> _DATA SHOWN_:
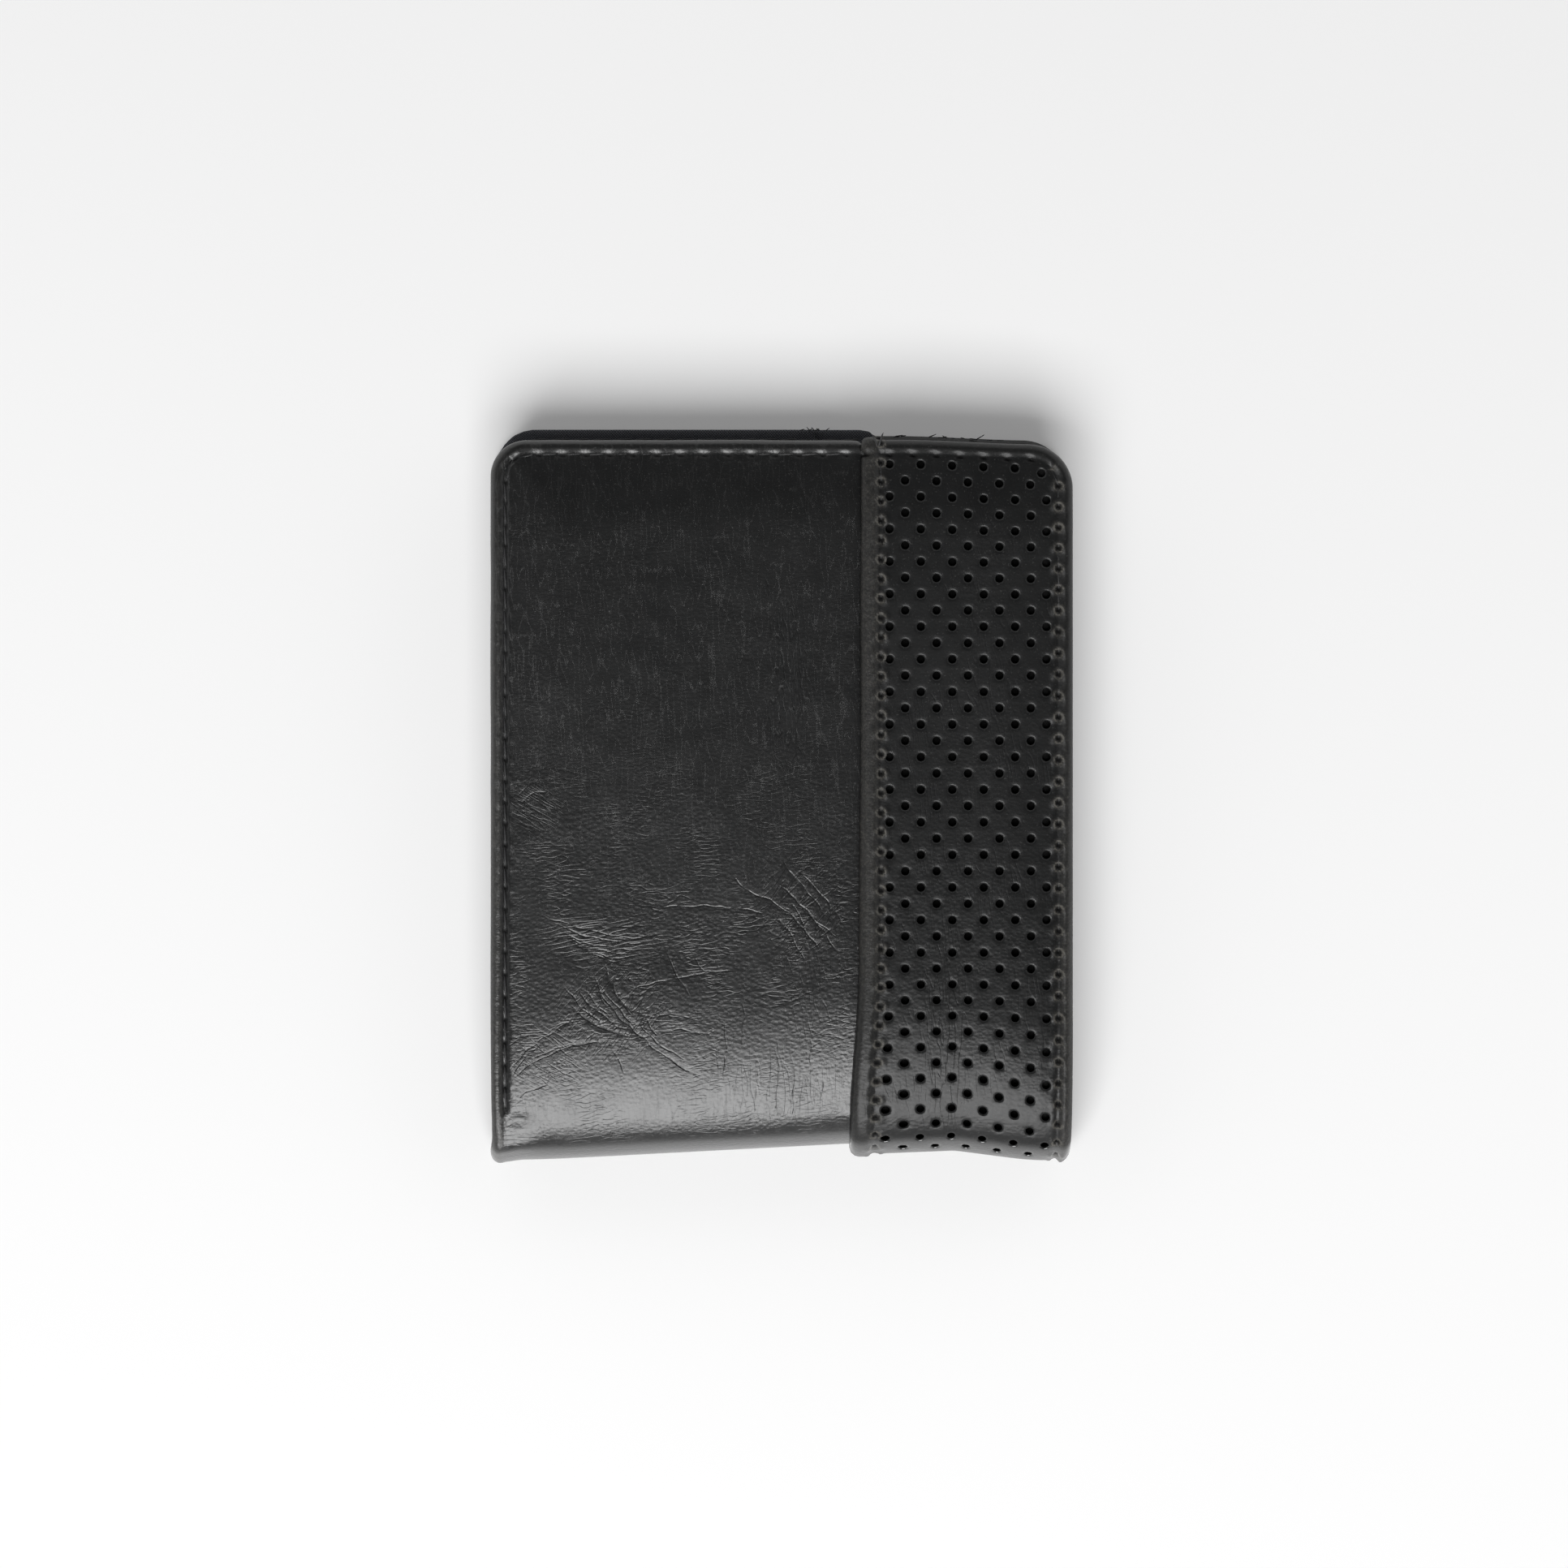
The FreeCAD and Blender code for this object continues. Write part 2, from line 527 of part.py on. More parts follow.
def flap_ring(width, z0, z1):
    """Space of the seam along three sides of the flap."""
    outer = FLAP_SEAM - width / 2
    inner = FLAP_SEAM + width / 2
    ring = slab((FLAP_X[0] + outer, FLAP_X[1]), (FLAP_Y[0] + outer, FLAP_Y[1] - outer),
                (z0, z1), (FLAP_CORNERS[0] - outer, 0))
    hole = slab((FLAP_X[0] + inner, FLAP_X[1] + 1), (FLAP_Y[0] + inner, FLAP_Y[1] - inner),
                (z0 - 1, z1 + 1), (FLAP_CORNERS[0] - inner, 0))
    return ring.cut(hole).common(box((-FAR, FLAP_X[1] - FLAP_SEAM), (-FAR, FAR)))


def flap_stitching():
    return flap_ring(THREAD_WIDTH, FLAP_Z + GROOVE_DEPTH - THREAD_T, FLAP_Z + GROOVE_DEPTH)


def all_parts():
    parts = {}
    for body in ("back", "spine", "front"):
        parts[f"main_panel_{body}"] = main_panel(body)
        parts[f"perforated_band_{body}"] = band(body)
        parts[f"outer_lining_{body}"] = outer_lining(body)
        parts[f"note_divider_{body}"] = divider(body)
        parts[f"divider_binding_{body}"] = binding(body)
    for side in ("back", "front"):
        parts[f"stiffener_{side}"] = stiffener(side)
        parts[f"inner_panel_{side}"] = inner_panel(side)
        for level in range(POCKET_COUNT):
            parts[f"card_pocket_{side}_{level + 1}"] = card_pocket(side, level)
        parts[f"edge_stitching_{side}"] = edge_stitching(side)
        parts[f"band_stitching_{side}"] = band_stitching(side)
        parts[f"pocket_stitching_{side}"] = pocket_stitching(side)
    parts["spine_stitching"] = spine_stitching()
    parts["hinge_anchor_strip"] = hinge_anchor()
    parts["flap_frame"] = flap_frame()
    parts["flap_window"] = flap_window()
    parts["flap_backing"] = flap_backing()
    parts["flap_slip_pocket"] = flap_slip_pocket()
    parts["flap_hinge_strip"] = flap_hinge_strip()
    parts["flap_stitching"] = flap_stitching()
    return parts


os.makedirs("parts", exist_ok=True)
whole = Part.makeCompound([])
for name, shape in all_parts().items():
    shape.exportStep(f"parts/{name}.step")
    whole.add(shape)
    print(f"{name:24s} {len(shape.Solids)} solids {shape.Volume:9.2f} mm3  valid {shape.isValid()}")
print("overall", whole.optimalBoundingBox(False))
for side, z in (("back", PIVOT["back"]), ("front", THICKNESS - PIVOT["front"])):
    print("fold line", side, FOLD_Y + PIVOT[side], z)
print("flap hinge line", HINGE_Y, HINGE_Z)
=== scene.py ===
"""Looks of the bifold wallet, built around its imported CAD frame.

Lengths are in millimetres until a mesh is made. The wallet lies on its back half with the
fold towards -Y. Each half's outer leather is a sheet laid along a profile that runs from the
free edge to the fold, so a place on it is x, the distance s from the free edge, and a depth.
"""
from math import cos, pi, radians, sin

import bmesh
import bpy
import numpy as np
from mathutils import Matrix, Vector, noise


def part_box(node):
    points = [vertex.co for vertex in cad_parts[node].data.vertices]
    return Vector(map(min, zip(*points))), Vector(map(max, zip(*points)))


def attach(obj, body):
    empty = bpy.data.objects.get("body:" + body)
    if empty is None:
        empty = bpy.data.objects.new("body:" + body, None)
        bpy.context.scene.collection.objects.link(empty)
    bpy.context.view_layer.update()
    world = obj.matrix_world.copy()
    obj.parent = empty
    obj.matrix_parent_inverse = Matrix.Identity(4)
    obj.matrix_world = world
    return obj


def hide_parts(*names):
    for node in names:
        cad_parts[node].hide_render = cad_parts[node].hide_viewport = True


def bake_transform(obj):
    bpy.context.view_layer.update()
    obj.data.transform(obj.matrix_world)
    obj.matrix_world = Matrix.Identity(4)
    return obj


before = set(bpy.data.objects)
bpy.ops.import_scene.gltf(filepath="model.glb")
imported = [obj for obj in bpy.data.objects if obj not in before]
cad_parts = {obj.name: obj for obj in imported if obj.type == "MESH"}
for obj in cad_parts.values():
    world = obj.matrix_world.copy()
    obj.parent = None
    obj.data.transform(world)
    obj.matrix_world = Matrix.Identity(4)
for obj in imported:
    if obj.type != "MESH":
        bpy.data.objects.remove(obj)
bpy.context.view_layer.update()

MM = 0.001
HALVES = ("front", "back")
OUT = {"front": 1, "back": -1}      # the way along Z that a half's outside faces


def corners(node):
    """Lowest and highest corner of a CAD node, in millimetres."""
    low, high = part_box(node)
    return low / MM, high / MM


# Places and sizes from the frame
TOP_X = corners("perforated_band_front")[1].x
BAND_X = corners("perforated_band_front")[0].x
BOTTOM_X = corners("main_panel_front")[0].x
THICK = corners("perforated_band_front")[1].z
FOLD_Y = corners("perforated_band_spine")[0].y
END = {side: corners(f"perforated_band_{side}")[1].y for side in HALVES}
BAND_T = THICK - corners("main_panel_front")[1].z
LEATHER_T = corners("main_panel_front")[1].z - corners("stiffener_front")[1].z
LINING_DEPTH = THICK - corners("outer_lining_front")[1].z
LINING_T = 0.3
SHELL_DEPTH = LINING_DEPTH + LINING_T
DIVIDER_DEPTH = corners("note_divider_spine")[0].y - FOLD_Y
THREAD = 0.5
EDGE_SEAM = corners("edge_stitching_front")[0].x + THREAD / 2 - BOTTOM_X
BAND_SEAM_X = (corners("band_stitching_front")[0].x + corners("band_stitching_front")[1].x) / 2
INNER_Y = corners("inner_panel_front")[0].y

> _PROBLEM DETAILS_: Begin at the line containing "for name, shape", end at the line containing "for node in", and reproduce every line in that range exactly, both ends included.

> _EXPECTED ANSWER_:
for name, shape in all_parts().items():
    shape.exportStep(f"parts/{name}.step")
    whole.add(shape)
    print(f"{name:24s} {len(shape.Solids)} solids {shape.Volume:9.2f} mm3  valid {shape.isValid()}")
print("overall", whole.optimalBoundingBox(False))
for side, z in (("back", PIVOT["back"]), ("front", THICKNESS - PIVOT["front"])):
    print("fold line", side, FOLD_Y + PIVOT[side], z)
print("flap hinge line", HINGE_Y, HINGE_Z)
=== scene.py ===
"""Looks of the bifold wallet, built around its imported CAD frame.

Lengths are in millimetres until a mesh is made. The wallet lies on its back half with the
fold towards -Y. Each half's outer leather is a sheet laid along a profile that runs from the
free edge to the fold, so a place on it is x, the distance s from the free edge, and a depth.
"""
from math import cos, pi, radians, sin

import bmesh
import bpy
import numpy as np
from mathutils import Matrix, Vector, noise


def part_box(node):
    points = [vertex.co for vertex in cad_parts[node].data.vertices]
    return Vector(map(min, zip(*points))), Vector(map(max, zip(*points)))


def attach(obj, body):
    empty = bpy.data.objects.get("body:" + body)
    if empty is None:
        empty = bpy.data.objects.new("body:" + body, None)
        bpy.context.scene.collection.objects.link(empty)
    bpy.context.view_layer.update()
    world = obj.matrix_world.copy()
    obj.parent = empty
    obj.matrix_parent_inverse = Matrix.Identity(4)
    obj.matrix_world = world
    return obj


def hide_parts(*names):
    for node in names:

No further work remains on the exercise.